John Hollinger of The Athletic recently wrote an article of the five teams in the league that he believes will play better than their respective win total over/unders, according to BetMGM, would indicate. For the purpose of this writing, Hollinger has the over/under for the Nets listed at 36.5 wins which is about where Brooklyn has been throughout the offseason.
Brooklyn no longer has a superstar on the team, but they have some factors to be optimistic about. For starters, as Hollinger points out in his piece, the Nets have some type of draft pick/pick swap that they owe until 2027, including their own unprotected 2024 first-round pick to the Houston Rockets. Brooklyn has little incentive to tank.
Also, the Nets have some promising players on the team in Mikal Bridges, who could be an All-Star this season, Cam Johnson, and Nic Claxton, along with the chance that a fully-healthy Ben Simmons could finally give Brooklyn good production.
Here’s a snippet of what Hollinger had to say about the Nets:
“Even if they stand pat, the Nets roster is more than good enough to achieve pleasantly inoffensive averageness at the very least, and perhaps more. “A bunch of pretty good players” isn’t a great model for advancing deep in the playoffs, but it can tow you a long way through the regular season slog.

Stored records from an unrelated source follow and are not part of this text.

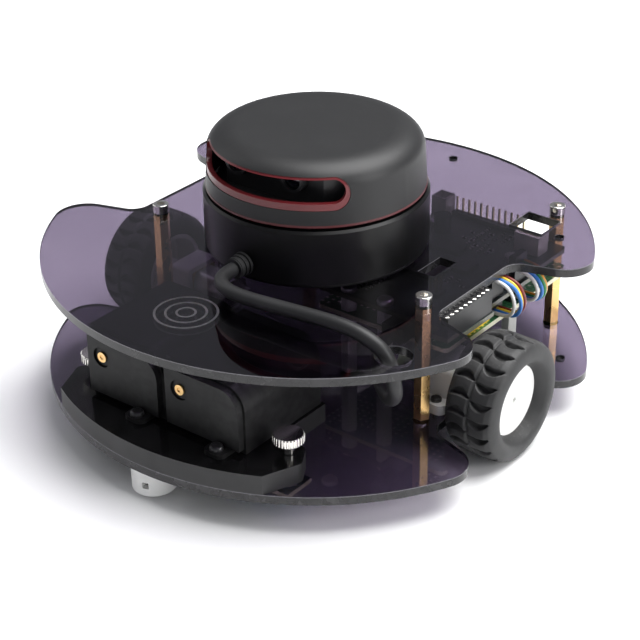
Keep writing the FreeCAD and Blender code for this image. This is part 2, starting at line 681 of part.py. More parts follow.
drive_pieces = {"motor": motor_can, "rotor": rotor, "gearbox": gearbox, "idler_gear": idler_gear,
                "output_shaft": output_shaft, "bracket": bracket, "wheel_hub": wheel_hub, "tyre": tyre}
for name, make in drive_pieces.items():
    piece = make()
    save(name + "_left", piece)
    save(name + "_right", mirror_x(piece))
black_screws += [pan_screw(s * bracket_mid, e * ear_screw_y, lower_top + bracket_ear_t, 1,
                           m2_r, 1.9, 1.3, bracket_ear_t + deck_t + 2)
                 for s in (1, -1) for e in (1, -1)]
save("black_screws", *black_screws)


# ---- range finder ----
def turned(points, z):
    """Solid of revolution about the Z axis from (radius, height) pairs, height above z."""
    return lathe([V(r, 0, z + h) for r, h in points], V(0, 0, 0), V(0, 0, 1))


def head_radius(h):
    """Outside radius of the head's straight side at height h above the deck."""
    low = scan_base_h + scan_gap
    return scan_head_r + (scan_head_top_r - scan_head_r) * (h - low) / (shoulder_z - low)


def head_solid(shrink):
    """Head's side, rounded shoulder and flat top, all moved inwards by shrink."""
    low = scan_base_h + scan_gap - (1 if shrink else 0)
    top = upper_top + scan_h - shrink
    rise = scan_h - shoulder_z - shrink
    middle = V(0, 0, upper_top + low)
    foot = V(head_radius(low) - shrink, 0, upper_top + low)
    shoulder = V(scan_head_top_r - shrink, 0, upper_top + shoulder_z)
    brim = V(scan_flat_r - shrink, 0, top)
    crown = V(0, 0, top)
    # a cubic curve this full is within 0.1 % of a quarter ellipse
    fullness = 0.5523
    bend = Part.BezierCurve()
    lift = V(0, 0, fullness * rise)
    widen = V(fullness * scan_shoulder, 0, 0)
    bend.setPoles([shoulder, shoulder + lift, brim + widen, brim])
    lower = Part.makePolygon([crown, middle, foot, shoulder]).Edges
    edges = lower + [bend.toShape(), Part.makeLine(brim, crown)]
    return Part.Face(Part.Wire(edges)).revolve(V(0, 0, 0), V(0, 0, 1), 360)


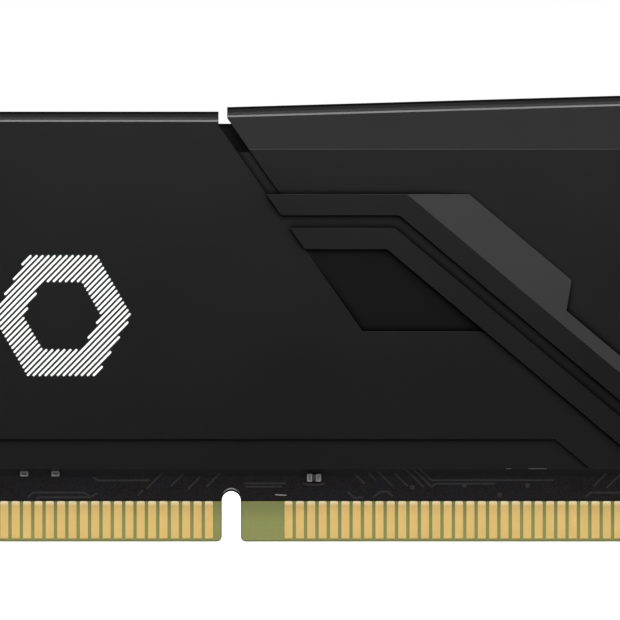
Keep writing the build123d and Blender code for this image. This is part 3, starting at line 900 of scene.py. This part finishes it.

I don’t love the bench, but the Nets have what you might call “positive wild cards” in that while we’re not expecting much, they have the ability to overdeliver (Cam Thomas, Ben Simmons, Dennis Smith Jr.). Roll your eyes if you must at the annual Simmons offseason optimism, but if he delivers much of anything, it will help this second unit greatly. Brooklyn also has a lot of flexibility to make moves in-season because of a $19.8 million trade exception from the Joe Harris trade, in addition to those future firsts from Phoenix.”